# Colington Sound Side



## permit (May 10, 2003)

I have just moved to colington harbour and am interested in what type of fishing is available in the area. i got a chart that shows a mix of fresh and salt water species but can use any help or advise that you guys can offer. also, do i need a fresh or salt water liscense for fishing in the sound?
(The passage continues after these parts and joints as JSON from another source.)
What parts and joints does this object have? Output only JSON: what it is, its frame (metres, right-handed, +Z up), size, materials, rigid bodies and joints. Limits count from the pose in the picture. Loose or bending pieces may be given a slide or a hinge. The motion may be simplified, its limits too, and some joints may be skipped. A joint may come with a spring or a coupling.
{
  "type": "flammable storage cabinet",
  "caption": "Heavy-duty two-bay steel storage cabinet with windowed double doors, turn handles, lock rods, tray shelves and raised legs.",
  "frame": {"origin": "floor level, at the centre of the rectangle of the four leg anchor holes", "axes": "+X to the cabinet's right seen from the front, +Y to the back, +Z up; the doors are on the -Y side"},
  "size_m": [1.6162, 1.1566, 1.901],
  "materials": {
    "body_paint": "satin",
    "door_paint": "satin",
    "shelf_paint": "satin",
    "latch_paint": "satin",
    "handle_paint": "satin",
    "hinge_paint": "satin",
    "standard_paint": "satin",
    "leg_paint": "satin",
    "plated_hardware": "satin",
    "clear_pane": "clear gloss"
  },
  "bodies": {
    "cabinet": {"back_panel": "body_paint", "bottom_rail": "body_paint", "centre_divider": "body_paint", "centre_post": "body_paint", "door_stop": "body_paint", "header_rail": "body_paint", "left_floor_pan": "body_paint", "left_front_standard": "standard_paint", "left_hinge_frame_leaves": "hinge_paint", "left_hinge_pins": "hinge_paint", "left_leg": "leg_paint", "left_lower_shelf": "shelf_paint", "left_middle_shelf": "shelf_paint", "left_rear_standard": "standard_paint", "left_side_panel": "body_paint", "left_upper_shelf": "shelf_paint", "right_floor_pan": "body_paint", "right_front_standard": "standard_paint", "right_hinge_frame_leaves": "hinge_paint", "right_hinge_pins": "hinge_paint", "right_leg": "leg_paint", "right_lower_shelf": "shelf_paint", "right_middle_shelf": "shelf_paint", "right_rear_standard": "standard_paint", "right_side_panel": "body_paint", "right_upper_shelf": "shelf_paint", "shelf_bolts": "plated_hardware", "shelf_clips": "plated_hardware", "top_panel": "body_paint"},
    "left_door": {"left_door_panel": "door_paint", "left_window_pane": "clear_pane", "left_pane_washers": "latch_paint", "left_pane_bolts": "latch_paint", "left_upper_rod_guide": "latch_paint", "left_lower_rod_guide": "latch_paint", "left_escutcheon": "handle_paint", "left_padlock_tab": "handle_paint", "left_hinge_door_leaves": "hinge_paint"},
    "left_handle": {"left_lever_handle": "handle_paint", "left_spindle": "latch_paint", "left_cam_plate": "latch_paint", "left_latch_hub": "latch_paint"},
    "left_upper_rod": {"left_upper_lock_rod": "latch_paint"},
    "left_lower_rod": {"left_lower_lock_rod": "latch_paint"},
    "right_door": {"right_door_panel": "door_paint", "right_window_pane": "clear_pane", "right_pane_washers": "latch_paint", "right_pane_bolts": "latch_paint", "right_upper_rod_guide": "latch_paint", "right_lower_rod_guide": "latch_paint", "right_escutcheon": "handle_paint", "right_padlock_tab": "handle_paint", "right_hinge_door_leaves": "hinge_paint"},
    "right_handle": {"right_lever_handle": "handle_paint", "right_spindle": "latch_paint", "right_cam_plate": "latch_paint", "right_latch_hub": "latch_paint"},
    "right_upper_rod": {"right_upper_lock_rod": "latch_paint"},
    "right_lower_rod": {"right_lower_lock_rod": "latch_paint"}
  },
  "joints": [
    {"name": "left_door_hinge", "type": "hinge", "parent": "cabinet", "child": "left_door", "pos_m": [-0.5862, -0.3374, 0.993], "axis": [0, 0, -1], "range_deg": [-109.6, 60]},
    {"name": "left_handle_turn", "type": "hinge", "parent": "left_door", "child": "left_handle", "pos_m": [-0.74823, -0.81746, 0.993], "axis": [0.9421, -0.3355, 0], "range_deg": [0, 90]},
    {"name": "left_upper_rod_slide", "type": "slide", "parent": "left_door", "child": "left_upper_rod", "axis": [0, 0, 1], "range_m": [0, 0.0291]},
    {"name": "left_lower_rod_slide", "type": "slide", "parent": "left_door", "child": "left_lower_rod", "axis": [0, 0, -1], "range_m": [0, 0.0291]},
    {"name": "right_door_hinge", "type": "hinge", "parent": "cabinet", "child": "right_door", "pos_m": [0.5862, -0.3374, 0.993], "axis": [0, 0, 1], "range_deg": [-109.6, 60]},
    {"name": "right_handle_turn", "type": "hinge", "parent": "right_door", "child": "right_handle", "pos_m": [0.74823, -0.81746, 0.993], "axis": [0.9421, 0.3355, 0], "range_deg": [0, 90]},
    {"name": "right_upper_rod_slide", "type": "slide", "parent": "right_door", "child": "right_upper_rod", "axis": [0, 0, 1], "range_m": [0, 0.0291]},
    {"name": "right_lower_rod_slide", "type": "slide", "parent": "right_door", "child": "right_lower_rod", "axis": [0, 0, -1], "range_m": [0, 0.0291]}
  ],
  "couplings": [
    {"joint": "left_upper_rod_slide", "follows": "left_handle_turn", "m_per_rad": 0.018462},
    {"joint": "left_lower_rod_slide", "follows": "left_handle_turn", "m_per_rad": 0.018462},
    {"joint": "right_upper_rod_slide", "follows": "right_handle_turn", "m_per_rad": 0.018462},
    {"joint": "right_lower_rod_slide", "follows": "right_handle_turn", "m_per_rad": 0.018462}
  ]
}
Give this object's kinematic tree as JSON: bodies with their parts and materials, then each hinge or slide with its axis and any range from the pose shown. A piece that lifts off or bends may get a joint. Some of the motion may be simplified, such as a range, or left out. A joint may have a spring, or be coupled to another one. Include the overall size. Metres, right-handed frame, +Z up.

thanks in advance :fishing:


----------



## PEEWEE (Jan 6, 2008)

permit said:


> I have just moved to colington harbour and am interested in what type of fishing is available in the area. i got a chart that shows a mix of fresh and salt water species but can use any help or advise that you guys can offer. also, do i need a fresh or salt water liscense for fishing in the sound?
> 
> thanks in advance :fishing:


I believe in the sound you need your salt W. licence also.. Grreat area for flounder.. Good luck..PEEWEE


----------



## tuna fever (Dec 15, 2008)

Go talk to Scott at Fishin Fever, he fishes back their. He put me on the fish.


----------



## Anything (Oct 20, 2008)

My in-laws live directly across the sound at the north end of Roanoke Island (Manteo). In the spring and fall you should be able to snag puppy drum, black drum and flounder on the normal artificals and live baits. Small stripers should also be available during these times. Watch for the boats to start fishing the Manns Harbor bridge and you'll know it's time.


----------



## Sea2aeS (Jan 7, 2005)

keep your eyes peeled come late summer, few gators show up round there yearly.


----------



## Woodduck (Sep 21, 2007)

You need a fresh water fishing license there.


----------



## merleobx (Aug 12, 2008)

*colington harbor*

I fish back here all the time. I use the same tatics and gear as I do elsewhere in the sound. Watch for the fisherman under the bridge by the fire department. The species available during different times of the year is vast and wide, salt and fresh, bottom feeders and top, lure chasers and live bait chompers. I bought the combo salt/fresh water license do avoid that problem of which one do I need. Rule of thumb, inside the harbor entrance, fresh water, outside entrance, salt water, I mean the boat entrance not the quard shack. Little action right now with the cold front. Welcome to the Harbor.


----------